Sorry, my one shot observations were on a boat that was rigged and ready to go. I hadn't owned a Freedom yet and only noticed the ease of usage and the general outlook of the gizmo. The pole was shoved into the gun mount sleeve, lines were attached, and the pole centered. A halyard was pulled and the chute hoisted out of it's bag, when doused a down haul line was pulled as the halyard was relaxed. It was hard to believe.

When one first gets to "crew" on a freedom rigged vessel its all so simple it's almost bewildering.

Are you East coast or west coast? 

Dewey


----------



## TSOJOURNER (Dec 16, 1999)

*Thanks Dewey*

Sorry for the late reply - we were on vacation. Next week we head out for a week on the Narragansett Bay with our Freedom. We are an East coast boat. We will look for more info on this crazy gun mount thingie. But we are glad for all the help we can get from our fellow sailors.


----------



## Dewey Benson (Jun 28, 2006)

No problem Goin,

I'm sure the charter guy's will show you whats up. It's going to be simpler than you think.

Dewey


----------



## TSOJOURNER (Dec 16, 1999)

*No charter - we OWN the new Freedom*

So far we LOVE it. We had a C&C prior to this, so it is a "change of pace" in all senses of the word. But this is an awesome boat. But the spinnaker will be an interesting experiment.

Are you east or west coast?


----------



## Jeff_H (Feb 26, 2000)

Sorry Sailingdog, wrong on both counts. Freedom actually did make models with jibs. They used something they called a Camberspar, which was a stiff batten perpendicular to the luff, to help with luff tension and self-tacking convienence. While the jibs were tiny, they still were jibs making these boats sloops. While the 'Gunmount' referred to the method of attaching the spin pole to the bow pulpit, most of the boat that had Gunmount spinackers also had a retractor for the chute that included a downhaul that pulled the chute through the bow pulpit and into a long bag. They did not have an "uphaul" but they did have a spin halyard. 

Jeff


----------



## Dewey Benson (Jun 28, 2006)

Goinplaces said:


> So far we LOVE it. We had a C&C prior to this, so it is a "change of pace" in all senses of the word. But this is an awesome boat. But the spinnaker will be an interesting experiment.
> 
> Are you east or west coast?


San Diego Ca. Sailing out of Shelter Island

Sorry I misunderstood and didn't realise that you OWN the boat.

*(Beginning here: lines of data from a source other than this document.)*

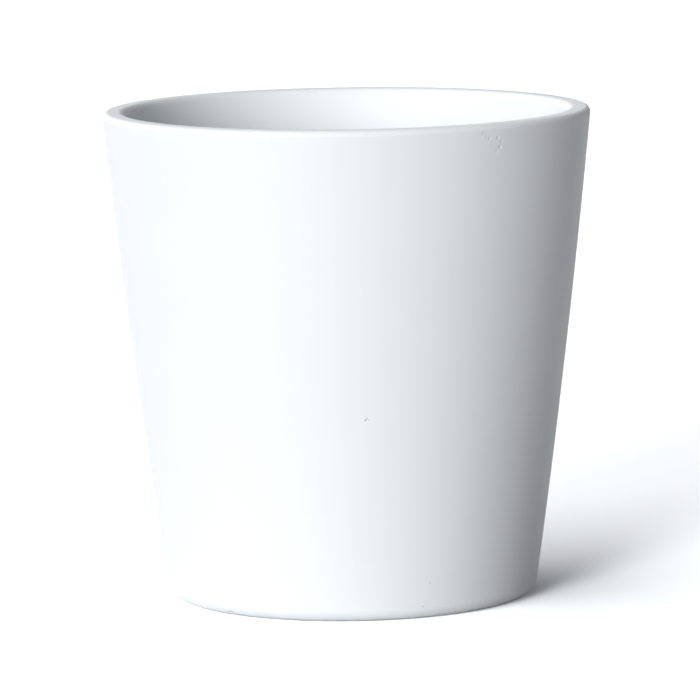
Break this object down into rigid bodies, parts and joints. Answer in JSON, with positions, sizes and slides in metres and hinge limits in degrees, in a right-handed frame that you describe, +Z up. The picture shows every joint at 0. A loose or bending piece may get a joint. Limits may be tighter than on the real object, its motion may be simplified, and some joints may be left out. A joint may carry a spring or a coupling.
{
  "type": "flower pot",
  "caption": "Round tapered ceramic flower pot with a thick wall, an open mouth, a recessed foot, a drain hole with a pull-out plug, and pads under it.",
  "frame": {"origin": "on the pot's axis, in the plane that it stands on, which is the underside of its pads", "axes": "+Z up along the pot's axis, towards its mouth; -Y is the side that faces the camera in the picture, and +X is to the right there"},
  "size_m": [0.1496, 0.1496, 0.1501],
  "materials": {
    "pot": "matte",
    "plug": "satin",
    "pads": "satin"
  },
  "bodies": {
    "pot": {"pot_body": "pot", "foot_pad_front_left": "pads", "foot_pad_front_right": "pads", "foot_pad_back_right": "pads", "foot_pad_back_left": "pads"},
    "plug": {"drain_plug": "plug"}
  },
  "joints": [
    {"name": "plug_pull", "type": "slide", "parent": "pot", "child": "plug", "axis": [0, 0, 1], "range_m": [0, 0.16]}
  ]
}
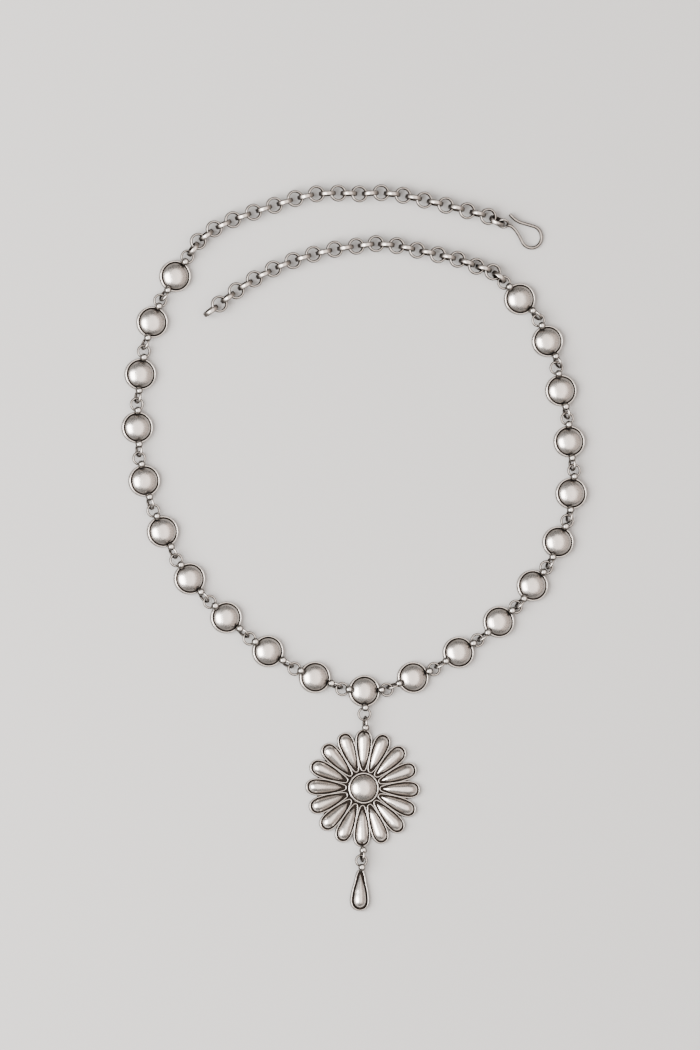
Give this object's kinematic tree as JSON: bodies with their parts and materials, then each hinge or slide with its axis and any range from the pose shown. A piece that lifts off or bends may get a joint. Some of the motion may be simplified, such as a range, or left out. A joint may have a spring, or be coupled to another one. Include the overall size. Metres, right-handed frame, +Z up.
{
  "type": "flower necklace",
  "caption": "Antiqued silver necklace lying unfastened: domed links joined ring to ring, belcher chain ends, an open hook, and a petalled flower pendant with a teardrop drop.",
  "frame": {"origin": "middle of the centre dome's flat back, on the surface that the necklace lies on", "axes": "+X to the right with the pendant below, +Y from the pendant towards the chains, +Z up from the surface"},
  "size_m": [0.1519, 0.2304, 0.0054],
  "materials": {
    "antiqued_silver": "satin silver with blackened grooves"
  },
  "bodies": {
    "root": {"centre_dome": "antiqued_silver", "right_dome_01": "antiqued_silver", "right_dome_02": "antiqued_silver", "right_dome_03": "antiqued_silver", "right_dome_04": "antiqued_silver", "right_dome_05": "antiqued_silver", "right_dome_06": "antiqued_silver", "right_dome_07": "antiqued_silver", "right_dome_08": "antiqued_silver", "right_dome_09": "antiqued_silver", "right_dome_10": "antiqued_silver", "left_dome_01": "antiqued_silver", "left_dome_02": "antiqued_silver", "left_dome_03": "antiqued_silver", "left_dome_04": "antiqued_silver", "left_dome_05": "antiqued_silver", "left_dome_06": "antiqued_silver", "left_dome_07": "antiqued_silver", "left_dome_08": "antiqued_silver", "left_dome_09": "antiqued_silver", "left_dome_10": "antiqued_silver", "flower_pendant": "antiqued_silver", "drop": "antiqued_silver", "right_chain": "antiqued_silver", "left_chain": "antiqued_silver", "hook": "antiqued_silver"}
  },
  "joints": []
}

Give Gary Hoyt a call at Alerion Yachts.

401-683-9450

He can certainly direct you to some instructions for the "Gun Mount"

Dewey Benson


----------



## alotero (Nov 22, 2020)

TSOJOURNER said:


> I am chartering a Freedom 32 that says it has a Hoyt Gun Mount Spinnaker (pole?)
> 
> I tried researching this on the web. Somewhere I read that it allows the spinnaker to hoisted from the cockpit.
> 
> ...


The spinnaker is forward of the forestay and the retrieval bag is on deck at the bottom of the bow pulpit.. The Freedom 32 and the 36 had jibs, and my 36 had the gun mount system. It worked flawlessly, but I always went forward to center it on the pulpit.
Verify the 32 you are chartering has the spinnaker sheets on the same side of the boat; after a gybe you will tighten the new "guy" and release the new "sheet" to keep both clews even, and it's easier if you can adjust them without blocking the companionway.


----------



## ereiss (Nov 25, 2002)

TSOJOURNER said:


> This was really helpful information. We just bought a "new" 36/38 Freedom with a gun mount. We would appreciate any information you can provide as to how the dang thing works! How do we rig it??


Might want to joint freedomyachts.org. Great group of owners.


----------



## alotero (Nov 22, 2020)

The spinnaker boom of the 36/38 is tapered to keep its ends lighter and it has a spring loaded pin so you center the boom perfectly on the gun mount, This is a huge improvement over the Freedom 25 (my first boat), where they suggested you center the boom from the cockpit (and I did the first time but not after that). Since I would go forward to attach/ detach the halyard- you don't need it banging around when you go upwind- centering the boom is simplified and you eliminate two lines from the spaghetti bowl.
You have two sheets (one is the guy) led through clutches and two reins (led directly to the toe rail near the wheel) to rotate the boom. Typically, you square the boom to the wind direction and then you play the sheet until the top of the spinnaker sort of blinks.
The only trouble I found myself in is if I tried to reach (too high) in heavy air and the boom hit the water- a dumb idea so don't. 
It's fast- nobody ever passed me off the wind, (but unfortunately I had to catch the entire fleet after the weather mark).


----------